At root of the controversy is the fact that Bergdahl has become a proxy for conservative hatred of Obama’s foreign policy writ large, no matter how poor a fit for that task he is. The swap, conservatives say, shows Obama’s willingness to capitulate with the enemy. It shows his lack of toughness – the same that they see in his policy toward ISIS or Iran. In short, it shows his general weakness on national security and American leadership in the world, which – in the minds of war hawks – is responsible for every international crisis, no matter how outlandish: from Putin annexing Crimea to ISIS’s brutal conquest across Syria and northern Iraq. This is essentially an attempt by the right wing to change the subject from Bergdahl’s case to their own tired foreign policy hobbyhorses.
All that said, there is plenty to criticize the Obama administration about in the Bergdahl case. As Sen. Mitch McConnell (R-Kentucky) has argued, the administration almost certainly broke the law by not advising Congress of the transfer with 30-days notice. The administration has claimed it wasn’t able to do that due to changing conditions on the ground, but documents obtained by Vice News show the administration didn’t keep Congress informed as talks progressed. Obama’s decision to proceed with the trade in violation of his reporting requirements is a serious issue, though, arguably, a far lesser presidential power-grab than claiming the power to kill a U.S. citizen without charge or trial, as in the case of Anwar al-Awlaki’s death in 2011.
Another legitimate criticism comes from families of U.S. hostages who feel that the government didn’t do enough to get their loved ones home.
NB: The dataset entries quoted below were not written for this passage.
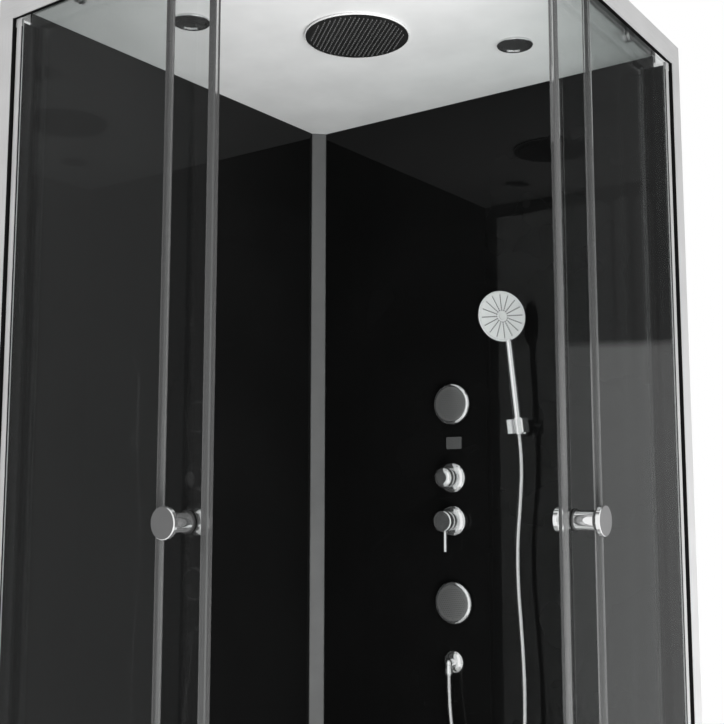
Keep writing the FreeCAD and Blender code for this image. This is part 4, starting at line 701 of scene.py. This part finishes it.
FLOOR_RADIUS = 3.0
FLOOR_FADE = (0.9, 2.6)            # distance from the cabin's middle over which the floor turns white
FLOOR_DROP = 0.0002                # the floor lies this far under the feet


def make_floor():
    """Plain pale floor that runs out into the white background."""
    made = new_material("floor", grey(0.78), 0.6)
    vary_colour(made, noise(made, 3.0), grey(0.77), grey(0.79))
    tree = made.node_tree
    place = tree.nodes.new("ShaderNodeTexCoord")
    reach = tree.nodes.new("ShaderNodeVectorMath")
    reach.operation = "LENGTH"
    tree.links.new(place.outputs["Object"], reach.inputs[0])
    fade = ramp(tree, reach.outputs["Value"], *FLOOR_FADE, 1.0)
    path = tree.nodes.new("ShaderNodeLightPath")
    seen = maths(tree, "MAXIMUM", path.outputs["Is Camera Ray"], path.outputs["Is Transmission Ray"])
    white = tree.nodes.new("ShaderNodeEmission")
    share = maths(tree, "MULTIPLY", seen, fade)
    surface = mixed(tree, share, shader_of(made).outputs["BSDF"], white.outputs["Emission"])
    tree.links.new(surface, tree.nodes["Material Output"].inputs["Surface"])

    def build(shape):
        bmesh.ops.create_circle(shape, cap_ends=True, radius=FLOOR_RADIUS, segments=96)

    floor = bpy.data.objects.new("floor", mesh_of("floor", build, smooth=False))
    bpy.context.scene.collection.objects.link(floor)
    floor.data.materials.append(made)
    floor.location.z = -FLOOR_DROP


make_camera()
make_world()
make_floor()
# name, place, target, size, power in watts
add_lamp("key", (3.6, -1.0, 1.1), (0, 0, 1.2), 2.2, 105)
add_lamp("fill", (-1.6, -3.4, 2.4), (0, 0, 1.6), 2.2, 45)
add_lamp("up", (0.8, -0.6, 0.5), (0.1, 0.1, 2.1), 1.1, 19)
add_lamp("side", (1.75, 0.5, 0.45), (0.45, 0.1, 1.0), 0.7, 16)
bpy.context.scene.view_settings.view_transform = "Standard"
bpy.context.scene.cycles.max_bounces = 16              # enough for the panes that lie behind one another
bpy.context.scene.cycles.transmission_bounces = 14
bpy.context.scene.cycles.transparent_max_bounces = 16

dress_nodes()
shower_hose()
handset_details()
# black sheets of painted gap shade and gasket on both fronts
gasket_and_shade_strips()
jet_details("jet_upper")
jet_details("jet_lower")
rain_details()
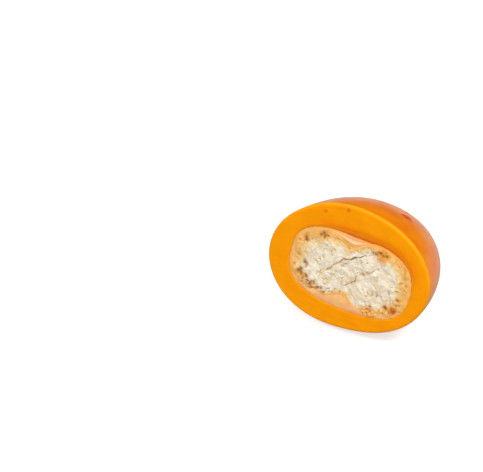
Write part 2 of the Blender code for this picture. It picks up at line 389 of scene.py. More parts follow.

Though it’s easy to claim the mantle of toughness by proclaiming the U.S. doesn’t negotiate with terrorists, the effects of the policy are much harder to face. Numerous families have criticized the administration for what they thought was a laissez-faire attitude toward repatriating kidnapped U.S. journalists and aid workers. Last December, the White House began an internal review of its policy of handling hostage negotiations, scheduled to last for roughly the remainder of this year. The goal of the review will be to lessen inter-agency squabbling, not reevaluate whether the U.S. should pay ransoms to terror groups.
Bergdahl’s lawyer’s description of his time as a prisoner is difficult to read, though the techniques described, which include stress positions and sleep deprivation, will be familiar to anyone who has followed U.S. treatment of accused terrorists since 9/11. Whatever his crimes, turning Bergdahl into a Rorschach test on Obama, Bush or the War on Terror is a mistake. If the case moves to a court martial, anyone who wants justice should hope the military doesn’t fall into that trap.